Here, as in Penfield v. Jarvis, 175 Conn. 463 (1973), the particular interests of the parties in the property at issue do not come within the statutory provisions authorizing the remedy of partition. In Penfield, a sole life tenant sought partition, and the Court concluded that because the plaintiff did not fall within what the Court termed "the narrow class covered by the statute," the remedy of partition was held to be unavailable. The Court cautioned that it was precluded from substituting "its own ideas of what might be a wise provision in place of a clear expression of legislative will." Penfield, supra, at 474-5, and that it could not extend the remedy of partition to situations not enumerated in the statutes.

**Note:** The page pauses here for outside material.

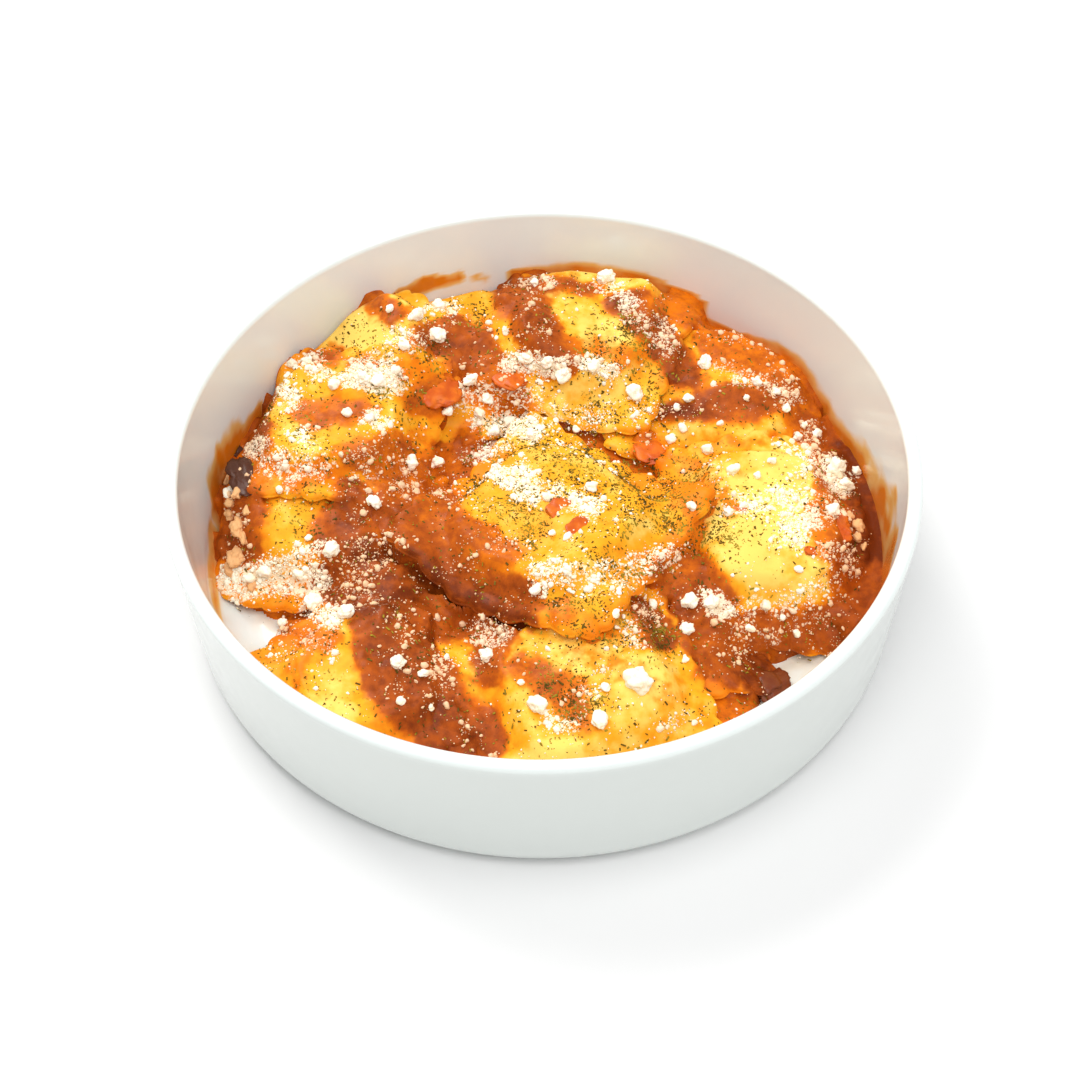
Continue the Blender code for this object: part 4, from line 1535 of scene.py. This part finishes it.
@dataclass(frozen=True)
class Strewing:
    """Geometry Nodes that strew one kind of grain over a skin, thicker where the skin's attribute says."""

    name: str
    attribute: str
    density: float
    least: float
    most: float
    subdivisions: int
    seed: int
    flat: Point = (0.55, 1.0)
    bumpy: float = 0.2
    sliver: bool = False

    def tree(self) -> bpy.types.NodeTree:
        """Build the tree.

        Returns:
            A tree that turns the skin into grains with their own material.
        """
        graph = Graph(bpy.data.node_groups.new(self.name + "_nodes", "GeometryNodeTree"))
        graph.socket("Skin", "Geometry")
        for name, value in self.values().items():
            graph.socket(name, "Float", value=value)
        graph.socket("Material", "Material")
        graph.socket("Grains", "Geometry", "OUTPUT")
        given = graph.add("NodeGroupInput").outputs
        share = graph.add("GeometryNodeInputNamedAttribute", {"Name": self.attribute}, data_type="FLOAT").outputs[0]
        density = graph.math("MULTIPLY", share, given["Density"])
        spread = graph.add(
            "GeometryNodeDistributePointsOnFaces", {"Mesh": given["Skin"], "Density": density, "Seed": self.seed}
        )
        size = self.random(graph, given["Least Size"], given["Most Size"])
        stretch = graph.add(
            "FunctionNodeRandomValue",
            {0: (self.flat[0],) * 3, 1: (self.flat[1],) * 3, "Seed": self.seed + 2},
            data_type="FLOAT_VECTOR",
        ).outputs[0]
        scale = graph.add("ShaderNodeVectorMath", {0: stretch, "Scale": size}, operation="SCALE").outputs[0]
        turn = graph.add(
            "FunctionNodeRandomValue",
            {0: (0.0, 0.0, 0.0), 1: (math.tau,) * 3, "Seed": self.seed + 3},
            data_type="FLOAT_VECTOR",
        ).outputs[0]
        if self.sliver:
            tilt = graph.add("ShaderNodeVectorMath", {0: turn, 1: (0.09, 0.09, 1.0)}, operation="MULTIPLY").outputs[0]
            turn = graph.add(
                "FunctionNodeRotateRotation", {0: spread.outputs["Rotation"], 1: tilt}, rotation_space="LOCAL"
            ).outputs[0]
            grain = graph.add("GeometryNodeMeshCube", {0: (1.0, 0.38, 0.16)}).outputs[0]
        elif self.subdivisions:
            grain = graph.add("GeometryNodeMeshIcoSphere", {0: 0.5, 1: self.subdivisions}).outputs[0]
        else:
            grain = graph.add("GeometryNodeMeshUVSphere", {0: 4, 1: 2, 2: 0.5}).outputs[0]
        placed = graph.add(
            "GeometryNodeInstanceOnPoints",
            {"Points": spread.outputs[0], "Instance": grain, "Rotation": turn, "Scale": scale},
        ).outputs[0]
        real = graph.add("GeometryNodeRealizeInstances", {0: placed}).outputs[0]
        wobble = graph.add("ShaderNodeTexNoise", {"Scale": 1100.0, "Detail": 1.0}).outputs["Color"]
        centred = graph.add("ShaderNodeVectorMath", {0: wobble, 1: (0.5, 0.5, 0.5)}, operation="SUBTRACT").outputs[0]
        push = graph.add("ShaderNodeVectorMath", {0: centred, "Scale": given["Bumps"]}, operation="SCALE").outputs[0]
        moved = graph.add("GeometryNodeSetPosition", {"Geometry": real, "Offset": push}).outputs[0]
        flat_shaded = graph.add("GeometryNodeSetShadeSmooth", {0: moved, "Shade Smooth": not self.sliver}).outputs[0]
        dressed = graph.add("GeometryNodeSetMaterial", {0: flat_shaded, "Material": given["Material"]}).outputs[0]
        graph.add("NodeGroupOutput", {0: dressed})
        return graph.tree

    def random(self, graph: Graph, low: Any, high: Any) -> bpy.types.NodeSocket:
        """A random number for each grain, small ones more often."""
        chance = graph.add("FunctionNodeRandomValue", {"Seed": self.seed + 1}, data_type="FLOAT").outputs[1]
        return graph.add(
            "ShaderNodeMapRange", {"Value": graph.math("POWER", chance, 1.8), "To Min": low, "To Max": high}
        ).outputs[0]

    def values(self) -> dict[str, float]:
        """The tree's named inputs, in metres and grains a square metre."""
        return {
            "Density": self.density,
            "Least Size": self.least * MM,
            "Most Size": self.most * MM,
            "Bumps": self.bumpy * MM,
        }

    def build(self, skin: bpy.types.Mesh, material: bpy.types.Material, slot: Slot) -> bpy.types.Object:
        """Strew the grains.

        Args:
            skin: The surface that they lie on, with their density in an attribute.
            material: Their finish.
            slot: Not used.

        Returns:
            All the grains as one piece.
        """
        carrier = bpy.data.objects.new(self.name, skin.copy())
        bpy.context.scene.collection.objects.link(carrier)
        tree = self.tree()
        modifier = carrier.modifiers.new("strew", "NODES")
        modifier.node_group = tree
        names = {item.name: item.identifier for item in tree.interface.items_tree if item.in_out == "INPUT"}
        for name, value in self.values().items():
            modifier[names[name]] = value
        modifier[names["Material"]] = material
        bpy.context.view_layer.update()
        evaluated = carrier.evaluated_get(bpy.context.evaluated_depsgraph_get())
        mesh = bpy.data.meshes.new_from_object(evaluated)
        carrier.modifiers.clear()
        carrier.data = mesh
        if not mesh.materials:
            mesh.materials.append(material)
        return enlist(carrier)


STREWINGS = (
    Strewing("parmesan_powder", "powder", 9.5e6, 0.3, 0.8, 0, Seed.POWDER, flat=(0.5, 1.0), bumpy=0.15),
    Strewing("parmesan_grains", "grains", 3.0e6, 0.55, 1.4, 1, Seed.GRAINS, flat=(0.4, 1.0), bumpy=0.7),
    Strewing("parmesan_pellets", "pellets", 0.46e6, 1.2, 2.5, 2, Seed.PELLETS, flat=(0.5, 1.0), bumpy=1.0),
)
HERB_STREWING = Strewing(
    "herb_flakes", "herbs", 3.9e6, 0.3, 1.2, 1, Seed.FLAKE_PLACES, flat=(0.6, 1.2), bumpy=0.12, sliver=True
)


@dataclass(frozen=True)
class Toppings:
    """Grated parmesan and dried herbs on the finished heap."""

    skin_cell: float = 0.8
    skin_reach: float = 85.5
    crumb_sunk: float = 0.18
    wet_sunk: float = 0.12

    def skin(self, heap: HeightMap) -> bpy.types.Mesh:
        """The heap's surface as one sheet that says how thickly each topping lies.

        Args:
            heap: The heap, sauce and all.

        Returns:
            The sheet, in metres.
        """
        ticks = np.arange(-self.skin_reach, self.skin_reach, self.skin_cell)
        x, y = np.meshgrid(ticks, ticks)
        z = heap.read(blur(heap.z, 1), x, y)
        level = 1 / np.sqrt(1 + sum(slope**2 for slope in np.gradient(z, self.skin_cell))).ravel()
        faces = sheet_faces(len(ticks), len(ticks))
        inside = (np.hypot(x, y) < self.skin_reach).ravel()
        faces = faces[inside[faces].all(axis=1)]
        points = np.stack([x, y, z], axis=-1).reshape(-1, 3)
        mesh = bpy.data.meshes.new("skin")
        mesh.from_pydata((points * MM).tolist(), [], faces.tolist())
        places = seen(*points.T)
        cheese = CHEESE.spread(*places, soft=CHEESE_EDGE)[0]
        herbs = HERBS.spread(*places, soft=HERB_EDGE)[0]
        wet = np.clip(POURS.spread(*places, soft=COAT_EDGE)[0], 0, 1)
        clumps = np.clip(0.55 + 0.9 * rough(places, 3.0, Seed.CLUMPS), 0, 2)
        patches = np.clip(0.35 + 0.8 * noise(places, 9.0, Seed.PATCHES), 0, 1)
        inner = level * smooth((FOOD_RADIUS - np.hypot(points[:, 0], points[:, 1])) / 4)
        everywhere = 0.015 + 0.17 * patches**1.6 * (0.7 + 0.5 * wet)
        set_attribute(mesh, "powder", inner * clumps * (cheese**2 + 0.5 * everywhere))
        set_attribute(mesh, "grains", inner * clumps * (cheese**1.8 + 0.6 * everywhere))
        set_attribute(mesh, "pellets", inner * clumps * (cheese**1.3 + 0.5 * everywhere))
        set_attribute(mesh, "soaked", 0.8 * wet * (1 - 0.7 * smooth((cheese - 0.45) / 0.4)))
        flakes = np.clip(0.6 + 0.7 * rough(places, 4, Seed.FLAKES), 0, 1.3)
        set_attribute(mesh, "herbs", inner * flakes * (0.8 * herbs + 0.11))
        return mesh

    def crumbs(self, heap: HeightMap, material: bpy.types.Material) -> bpy.types.Object:
        """Lay the large crumbs one by one.

        Args:
            heap: The surface that they lie on.
            material: The cheese.

        Returns:
            All the crumbs as one piece.
        """
        pile = LumpPile()
        soaked: list[Array] = []
        for k, (px, py, size) in enumerate(CRUMBS + SOAKED_CRUMBS):
            x, y, z = heap.find(px, py)
            wet = k >= len(CRUMBS)
            sizes = size * np.array([1.3 if wet else 1.05, 0.9 + 0.1 * math.sin(3 * k), 0.78])
            points, faces = lump(sizes, CRUMB_CORNERS + 0.14 * wet, Seed.CRUMBS + 7 * k, 4 if size > 3.2 else 3)
            turn = Euler((0.3 * math.sin(k), 0.3 * math.cos(2 * k), 1.6 if wet else 2.4 * k))
            pile.put(points, faces, turn, (x, y, z + size * (0.39 - self.crumb_sunk - self.wet_sunk * wet)))
            soaked.append(np.full(len(points), 1.1 * wet))
        piece = pile.piece("parmesan_crumbs", material, Slot.CHEESE)
        set_attribute(piece.data, "soaked", np.concatenate(soaked))
        return piece


# The studio -----------------------------------------------------------------------------------------


@dataclass(frozen=True)
class SoftBox:
    """A square area light that looks at a point."""

    name: str
    place: tuple[float, float, float]
    size: float
    power: float
    colour: Colour = (1.0, 1.0, 1.0)
    aim: tuple[float, float, float] = (0.0, 0.0, 0.02)

    def build(self) -> bpy.types.Object:
        """Hang the light."""
        light = bpy.data.lights.new(self.name, "AREA")
        light.shape = "SQUARE"
        light.size = self.size
        light.energy = self.power
        light.color = self.colour
        lamp = bpy.data.objects.new(self.name, light)
        lamp.location = self.place
        lamp.rotation_euler = (Vector(self.aim) - Vector(self.place)).to_track_quat("-Z", "Y").to_euler()
        bpy.context.scene.collection.objects.link(lamp)
        return lamp


LIGHTS = (
    SoftBox("window", (-0.55, 0.75, 1.05), 0.8, 14.0, (1.0, 0.985, 0.96)),
    SoftBox("ceiling", (0.2, -0.5, 1.4), 1.4, 19.0),
)


@dataclass(frozen=True)
class Studio:
    """The floor, the lights and the camera."""

    sky: float = 0.5
    floor_side: float = 8.0
    lens: float = 86.67
    sensor: float = 36.0
    down: float = 49.39
    roll: float = -0.97

    def build(self, groups: Groups) -> None:
        """Set up the studio."""
        scene = bpy.context.scene
        scene.view_settings.view_transform = "Standard"
        world = bpy.data.worlds.new("studio")
        world.use_nodes = True
        background = world.node_tree.nodes["Background"]
        background.inputs["Color"].default_value = (1.0, 1.0, 1.0, 1.0)
        background.inputs["Strength"].default_value = self.sky
        scene.world = world
        self.add_floor(StudioFloor().material(groups))
        for box in LIGHTS:
            box.build()
        self.add_camera(scene)

    def add_floor(self, material: bpy.types.Material) -> None:
        """Lay the floor under the bowl's foot."""
        half = self.floor_side / 2
        corners = [(-half, -half, 0), (half, -half, 0), (half, half, 0), (-half, half, 0)]
        mesh = bpy.data.meshes.new("floor")
        mesh.from_pydata(corners, [], [(0, 1, 2, 3)])
        mesh.materials.append(material)
        floor = bpy.data.objects.new("floor", mesh)
        bpy.context.scene.collection.objects.link(floor)

    def add_camera(self, scene: bpy.types.Scene) -> None:
        """Look down at the bowl from the serving side."""
        data = bpy.data.cameras.new("camera")
        data.lens = self.lens
        data.sensor_width = self.sensor
        data.clip_start = 0.01
        camera = bpy.data.objects.new("camera", data)
        camera.location = [value * MM for value in EYE]
        tilt = Matrix.Rotation(math.radians(90 - self.down), 3, "X")
        turn = Matrix.Rotation(math.radians(self.roll), 3, "Z")
        camera.rotation_euler = (tilt @ turn).to_euler()
        scene.collection.objects.link(camera)
        scene.camera = camera


# Everything together --------------------------------------------------------------------------------


def report(piece: bpy.types.Object) -> None:
    """Log a piece's name and how many triangles it makes."""
    log.info("%s: %d triangles", piece.name, sum(len(face.vertices) - 2 for face in piece.data.polygons))


def main() -> None:
    """Build the bowl, the ravioli, the sauce, the toppings and the studio."""
    logging.basicConfig(level=logging.INFO, format="%(name)s: %(message)s")
    groups = Groups()
    bowl = Bowl()
    dish = bowl.build(Porcelain().material(groups))
    report(dish)
    sauce = Sauce(bowl)
    heap = HeightMap()
    bed = sauce.bed(heap)
    heap.z = bed.copy()
    pasta = Pasta().material(groups)
    for raviolo in RAVIOLI:
        report(raviolo.build(heap, pasta))
    report(sauce.build(heap, bed, TomatoSauce().material(groups)))
    bowl.stain(dish, heap)
    report(SauceBits().build(heap, Tomato().material(groups)))
    toppings = Toppings()
    cheese, herbs = Parmesan().material(groups), DriedHerbs().material(groups)
    skin = toppings.skin(heap)
    for strewing in STREWINGS:
        report(strewing.build(skin, cheese, Slot.CHEESE))
    report(HERB_STREWING.build(skin, herbs, Slot.HERBS))
    bpy.data.meshes.remove(skin)
    report(toppings.crumbs(heap, cheese))
    Studio().build(groups)


if __name__ == "__main__":
    main()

The General Assembly amended 52-495 and -500 in 1982,P.A. 82-160, 185 and 190, without adding any provisions for partition in cases of life estates, other than those including rights of inheritance to the heirs of the holder of the life interest. The statutes simply do not provide for partition in cases in which one of the interests is a life interest with reversion to the other owners upon the expiration of the life interest. See 59A Am.Jur.2d Partition 34 n. 59, noting that in Connecticut, the right of partition is limited to certain classes of life tenants.

The court adopts the recommendation of the attorney trial referee that the equitable remedy of partition not be awarded, but for the reason that it does not appear that the remedy is authorized by the statute invoked under the circumstances found.

The objections and exceptions of the plaintiffs are overruled. Judgment shall enter in favor of the defendant, who CT Page 5064 shall recover his statutory court costs.